SUPPLIED RECORDS:
* * *

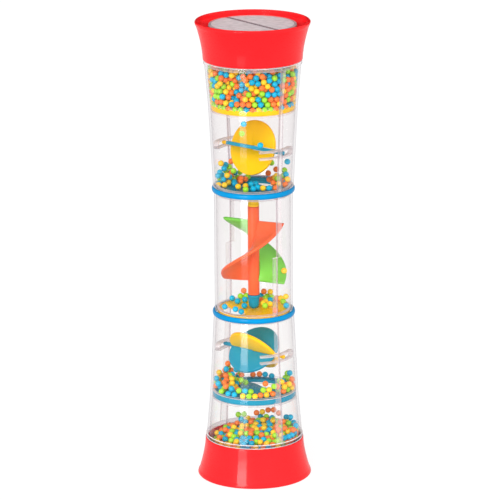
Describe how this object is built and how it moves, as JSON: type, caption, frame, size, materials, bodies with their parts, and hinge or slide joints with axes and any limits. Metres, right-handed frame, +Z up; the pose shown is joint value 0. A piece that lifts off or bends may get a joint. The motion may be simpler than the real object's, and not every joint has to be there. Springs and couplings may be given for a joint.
{
  "type": "rainstick",
  "caption": "Clear waisted tube with flared end caps, clamping rings and pierced baffles; beads rain through it over paddle wheels and a spiral rotor.",
  "frame": {"origin": "centre of the face the stick stands on, on the tube's axis", "axes": "+Z up along the tube's axis; the seam between the half shells is 53 degrees clockwise from +X seen from above"},
  "size_m": [0.075, 0.075, 0.305],
  "materials": {
    "clear": "clear polished moulding",
    "cap_red": "satin gloss",
    "ring_blue": "gloss",
    "inner_yellow": "gloss",
    "inner_teal": "gloss",
    "spiral_orange": "gloss",
    "spiral_green": "gloss",
    "bead_orange": "satin",
    "bead_yellow": "satin",
    "bead_green": "satin",
    "bead_blue": "satin"
  },
  "bodies": {
    "tube": {"shell_half_front": "clear", "shell_half_rear": "clear", "top_cap": "cap_red", "base_cap": "cap_red", "upper_ring": "ring_blue", "lower_ring": "ring_blue", "top_baffle": "inner_yellow", "upper_baffle": "inner_teal", "lower_baffle": "inner_yellow", "bottom_baffle": "inner_teal", "clinging_bead_1": "bead_blue", "clinging_bead_2": "bead_green", "clinging_bead_3": "bead_blue", "clinging_bead_4": "bead_blue"},
    "upper_wheel": {"upper_wheel_yellow_disc": "inner_yellow", "upper_wheel_teal_disc": "inner_teal"},
    "spiral": {"spiral_shaft": "spiral_orange", "spiral_green_blade": "spiral_green", "spiral_top_plug": "inner_yellow", "spiral_bottom_plug": "inner_teal", "clinging_bead_5": "bead_yellow"},
    "lower_wheel": {"lower_wheel_yellow_disc": "inner_yellow", "lower_wheel_teal_disc": "inner_teal"},
    "top_beads": {"top_pile": "bead_orange"},
    "upper_wheel_beads": {"upper_wheel_pile": "bead_orange"},
    "spiral_beads": {"spiral_pile": "bead_orange"},
    "lower_wheel_beads": {"lower_wheel_pile": "bead_orange"},
    "bottom_beads": {"bottom_pile": "bead_orange"}
  },
  "joints": [
    {"name": "upper_wheel_spin", "type": "hinge", "parent": "tube", "child": "upper_wheel", "pos_m": [0, 0, 0.2209], "axis": [0.766, -0.6428, 0], "continuous": true},
    {"name": "spiral_spin", "type": "hinge", "parent": "tube", "child": "spiral", "pos_m": [0, 0, 0.1525], "axis": [0, 0, 1], "continuous": true},
    {"name": "lower_wheel_spin", "type": "hinge", "parent": "tube", "child": "lower_wheel", "pos_m": [0, 0, 0.0841], "axis": [0.766, -0.6428, 0], "continuous": true},
    {"name": "top_beads_lift", "type": "slide", "parent": "tube", "child": "top_beads", "axis": [0, 0, 1], "range_m": [0, 0.018]},
    {"name": "upper_wheel_beads_lift", "type": "slide", "parent": "tube", "child": "upper_wheel_beads", "axis": [0, 0, 1], "range_m": [0, 0.004]},
    {"name": "spiral_beads_lift", "type": "slide", "parent": "tube", "child": "spiral_beads", "axis": [0, 0, 1], "range_m": [0, 0.006]},
    {"name": "lower_wheel_beads_lift", "type": "slide", "parent": "tube", "child": "lower_wheel_beads", "axis": [0, 0, 1], "range_m": [0, 0.004]},
    {"name": "bottom_beads_lift", "type": "slide", "parent": "tube", "child": "bottom_beads", "axis": [0, 0, 1], "range_m": [0, 0.008]}
  ]
}
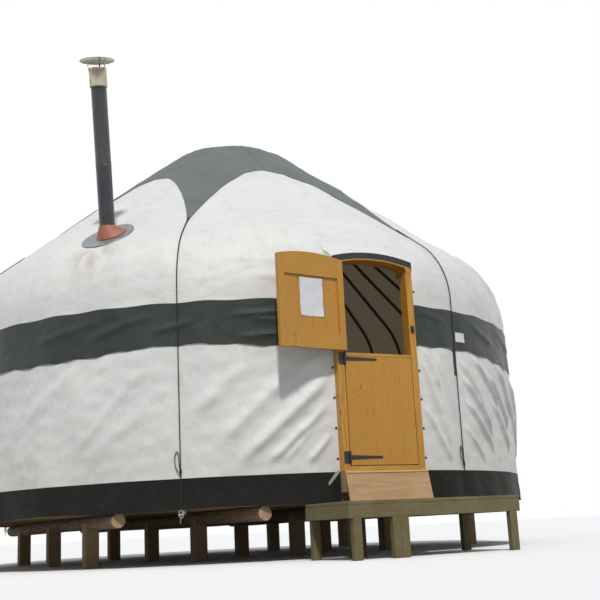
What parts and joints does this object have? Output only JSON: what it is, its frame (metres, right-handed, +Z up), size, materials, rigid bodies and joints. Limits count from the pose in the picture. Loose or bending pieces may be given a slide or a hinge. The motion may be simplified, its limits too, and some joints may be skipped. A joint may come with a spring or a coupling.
{
  "type": "yurt",
  "caption": "Round canvas tent with bent roof poles, trellis wall, star-shaped crown cover, stable door and stove pipe, on a raised timber platform with a landing.",
  "frame": {"origin": "on the ground at the building's vertical axis, at the foot of the middle platform post", "axes": "+Z up; the doorway faces -Y; +X to the right as one faces the doorway from outside"},
  "size_m": [5.4146, 6.08, 4.1769],
  "materials": {
    "canvas": "matt",
    "dark_canvas": "matt",
    "skirt_canvas": "matt",
    "lining": "matt",
    "rope": "matt",
    "webbing": "matt",
    "ash": "satin",
    "pine": "varnished",
    "floor_timber": "sawn",
    "log": "weathered",
    "landing_timber": "weathered",
    "plywood": "plain",
    "iron": "black paint",
    "galvanised": "dull",
    "pipe": "matt",
    "plate": "dull",
    "boot": "matt",
    "brass": "dull",
    "paper": "matt",
    "cord": "matt"
  },
  "bodies": {
    "building": {"roof_canvas": "canvas", "wall_canvas_left": "canvas", "wall_canvas_right": "canvas", "eaves_band": "dark_canvas", "crown_cover": "dark_canvas", "door_hood": "dark_canvas", "skirt_left": "skirt_canvas", "skirt_right": "skirt_canvas", "roof_lining": "lining", "wall_lining": "lining", "storm_ropes": "rope", "tension_band": "webbing", "trellis_front_left": "ash", "trellis_back_left": "ash", "trellis_back_right": "ash", "trellis_front_right": "ash", "roof_poles_front": "ash", "roof_poles_left": "ash", "roof_poles_back": "ash", "roof_poles_right": "ash", "crown_ring": "ash", "crown_spokes": "ash", "door_jamb_left": "pine", "door_jamb_right": "pine", "door_head": "pine", "door_sill": "pine", "floor_boards": "floor_timber", "platform_rim": "floor_timber", "floor_joists": "floor_timber", "door_bearer": "floor_timber", "platform_posts": "floor_timber", "log_bearers": "log", "landing_boards": "landing_timber", "landing_beams": "landing_timber", "landing_legs": "landing_timber", "threshold_board": "plywood", "door_hinge_plates": "iron", "door_latch": "iron", "rope_hooks": "galvanised", "flue_pipe": "pipe", "flue_plate": "plate", "flue_boot": "boot", "flue_cowl": "brass"},
    "door_top_leaf": {"top_leaf": "pine", "top_leaf_hinges": "iron", "notice_sheet": "paper", "leaf_cord": "cord"},
    "door_bottom_leaf": {"bottom_leaf": "pine", "bottom_leaf_hinges": "iron"}
  },
  "joints": [
    {"name": "door_top_leaf_hinge", "type": "hinge", "parent": "building", "child": "door_top_leaf", "pos_m": [-0.307, -2.739, 1.86], "axis": [0, 0, -1], "range_deg": [-173, 7]},
    {"name": "door_bottom_leaf_hinge", "type": "hinge", "parent": "building", "child": "door_bottom_leaf", "pos_m": [-0.307, -2.739, 1.1], "axis": [0, 0, -1], "range_deg": [0, 170]}
  ]
}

* * *

Every record above should be output exactly.

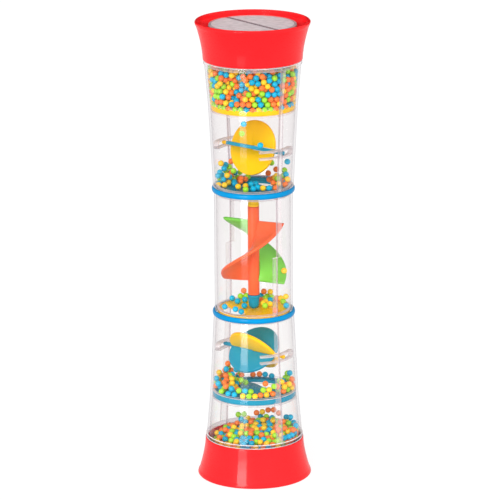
Describe how this object is built and how it moves, as JSON: type, caption, frame, size, materials, bodies with their parts, and hinge or slide joints with axes and any limits. Metres, right-handed frame, +Z up; the pose shown is joint value 0. A piece that lifts off or bends may get a joint. The motion may be simpler than the real object's, and not every joint has to be there. Springs and couplings may be given for a joint.
{
  "type": "rainstick",
  "caption": "Clear waisted tube with flared end caps, clamping rings and pierced baffles; beads rain through it over paddle wheels and a spiral rotor.",
  "frame": {"origin": "centre of the face the stick stands on, on the tube's axis", "axes": "+Z up along the tube's axis; the seam between the half shells is 53 degrees clockwise from +X seen from above"},
  "size_m": [0.075, 0.075, 0.305],
  "materials": {
    "clear": "clear polished moulding",
    "cap_red": "satin gloss",
    "ring_blue": "gloss",
    "inner_yellow": "gloss",
    "inner_teal": "gloss",
    "spiral_orange": "gloss",
    "spiral_green": "gloss",
    "bead_orange": "satin",
    "bead_yellow": "satin",
    "bead_green": "satin",
    "bead_blue": "satin"
  },
  "bodies": {
    "tube": {"shell_half_front": "clear", "shell_half_rear": "clear", "top_cap": "cap_red", "base_cap": "cap_red", "upper_ring": "ring_blue", "lower_ring": "ring_blue", "top_baffle": "inner_yellow", "upper_baffle": "inner_teal", "lower_baffle": "inner_yellow", "bottom_baffle": "inner_teal", "clinging_bead_1": "bead_blue", "clinging_bead_2": "bead_green", "clinging_bead_3": "bead_blue", "clinging_bead_4": "bead_blue"},
    "upper_wheel": {"upper_wheel_yellow_disc": "inner_yellow", "upper_wheel_teal_disc": "inner_teal"},
    "spiral": {"spiral_shaft": "spiral_orange", "spiral_green_blade": "spiral_green", "spiral_top_plug": "inner_yellow", "spiral_bottom_plug": "inner_teal", "clinging_bead_5": "bead_yellow"},
    "lower_wheel": {"lower_wheel_yellow_disc": "inner_yellow", "lower_wheel_teal_disc": "inner_teal"},
    "top_beads": {"top_pile": "bead_orange"},
    "upper_wheel_beads": {"upper_wheel_pile": "bead_orange"},
    "spiral_beads": {"spiral_pile": "bead_orange"},
    "lower_wheel_beads": {"lower_wheel_pile": "bead_orange"},
    "bottom_beads": {"bottom_pile": "bead_orange"}
  },
  "joints": [
    {"name": "upper_wheel_spin", "type": "hinge", "parent": "tube", "child": "upper_wheel", "pos_m": [0, 0, 0.2209], "axis": [0.766, -0.6428, 0], "continuous": true},
    {"name": "spiral_spin", "type": "hinge", "parent": "tube", "child": "spiral", "pos_m": [0, 0, 0.1525], "axis": [0, 0, 1], "continuous": true},
    {"name": "lower_wheel_spin", "type": "hinge", "parent": "tube", "child": "lower_wheel", "pos_m": [0, 0, 0.0841], "axis": [0.766, -0.6428, 0], "continuous": true},
    {"name": "top_beads_lift", "type": "slide", "parent": "tube", "child": "top_beads", "axis": [0, 0, 1], "range_m": [0, 0.018]},
    {"name": "upper_wheel_beads_lift", "type": "slide", "parent": "tube", "child": "upper_wheel_beads", "axis": [0, 0, 1], "range_m": [0, 0.004]},
    {"name": "spiral_beads_lift", "type": "slide", "parent": "tube", "child": "spiral_beads", "axis": [0, 0, 1], "range_m": [0, 0.006]},
    {"name": "lower_wheel_beads_lift", "type": "slide", "parent": "tube", "child": "lower_wheel_beads", "axis": [0, 0, 1], "range_m": [0, 0.004]},
    {"name": "bottom_beads_lift", "type": "slide", "parent": "tube", "child": "bottom_beads", "axis": [0, 0, 1], "range_m": [0, 0.008]}
  ]
}
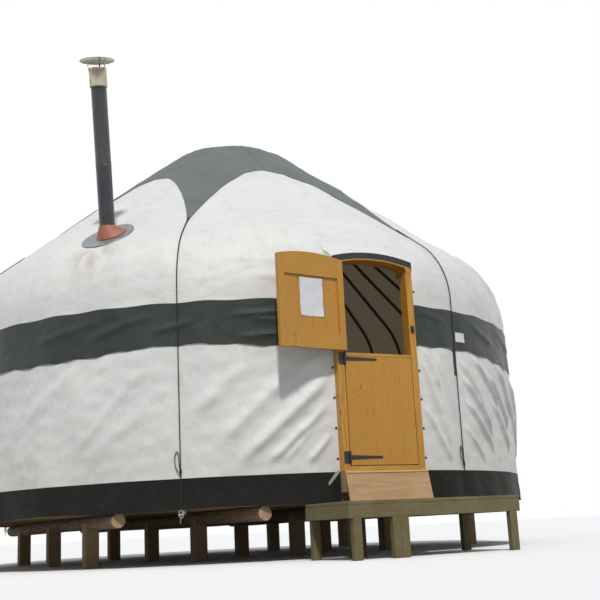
What parts and joints does this object have? Output only JSON: what it is, its frame (metres, right-handed, +Z up), size, materials, rigid bodies and joints. Limits count from the pose in the picture. Loose or bending pieces may be given a slide or a hinge. The motion may be simplified, its limits too, and some joints may be skipped. A joint may come with a spring or a coupling.
{
  "type": "yurt",
  "caption": "Round canvas tent with bent roof poles, trellis wall, star-shaped crown cover, stable door and stove pipe, on a raised timber platform with a landing.",
  "frame": {"origin": "on the ground at the building's vertical axis, at the foot of the middle platform post", "axes": "+Z up; the doorway faces -Y; +X to the right as one faces the doorway from outside"},
  "size_m": [5.4146, 6.08, 4.1769],
  "materials": {
    "canvas": "matt",
    "dark_canvas": "matt",
    "skirt_canvas": "matt",
    "lining": "matt",
    "rope": "matt",
    "webbing": "matt",
    "ash": "satin",
    "pine": "varnished",
    "floor_timber": "sawn",
    "log": "weathered",
    "landing_timber": "weathered",
    "plywood": "plain",
    "iron": "black paint",
    "galvanised": "dull",
    "pipe": "matt",
    "plate": "dull",
    "boot": "matt",
    "brass": "dull",
    "paper": "matt",
    "cord": "matt"
  },
  "bodies": {
    "building": {"roof_canvas": "canvas", "wall_canvas_left": "canvas", "wall_canvas_right": "canvas", "eaves_band": "dark_canvas", "crown_cover": "dark_canvas", "door_hood": "dark_canvas", "skirt_left": "skirt_canvas", "skirt_right": "skirt_canvas", "roof_lining": "lining", "wall_lining": "lining", "storm_ropes": "rope", "tension_band": "webbing", "trellis_front_left": "ash", "trellis_back_left": "ash", "trellis_back_right": "ash", "trellis_front_right": "ash", "roof_poles_front": "ash", "roof_poles_left": "ash", "roof_poles_back": "ash", "roof_poles_right": "ash", "crown_ring": "ash", "crown_spokes": "ash", "door_jamb_left": "pine", "door_jamb_right": "pine", "door_head": "pine", "door_sill": "pine", "floor_boards": "floor_timber", "platform_rim": "floor_timber", "floor_joists": "floor_timber", "door_bearer": "floor_timber", "platform_posts": "floor_timber", "log_bearers": "log", "landing_boards": "landing_timber", "landing_beams": "landing_timber", "landing_legs": "landing_timber", "threshold_board": "plywood", "door_hinge_plates": "iron", "door_latch": "iron", "rope_hooks": "galvanised", "flue_pipe": "pipe", "flue_plate": "plate", "flue_boot": "boot", "flue_cowl": "brass"},
    "door_top_leaf": {"top_leaf": "pine", "top_leaf_hinges": "iron", "notice_sheet": "paper", "leaf_cord": "cord"},
    "door_bottom_leaf": {"bottom_leaf": "pine", "bottom_leaf_hinges": "iron"}
  },
  "joints": [
    {"name": "door_top_leaf_hinge", "type": "hinge", "parent": "building", "child": "door_top_leaf", "pos_m": [-0.307, -2.739, 1.86], "axis": [0, 0, -1], "range_deg": [-173, 7]},
    {"name": "door_bottom_leaf_hinge", "type": "hinge", "parent": "building", "child": "door_bottom_leaf", "pos_m": [-0.307, -2.739, 1.1], "axis": [0, 0, -1], "range_deg": [0, 170]}
  ]
}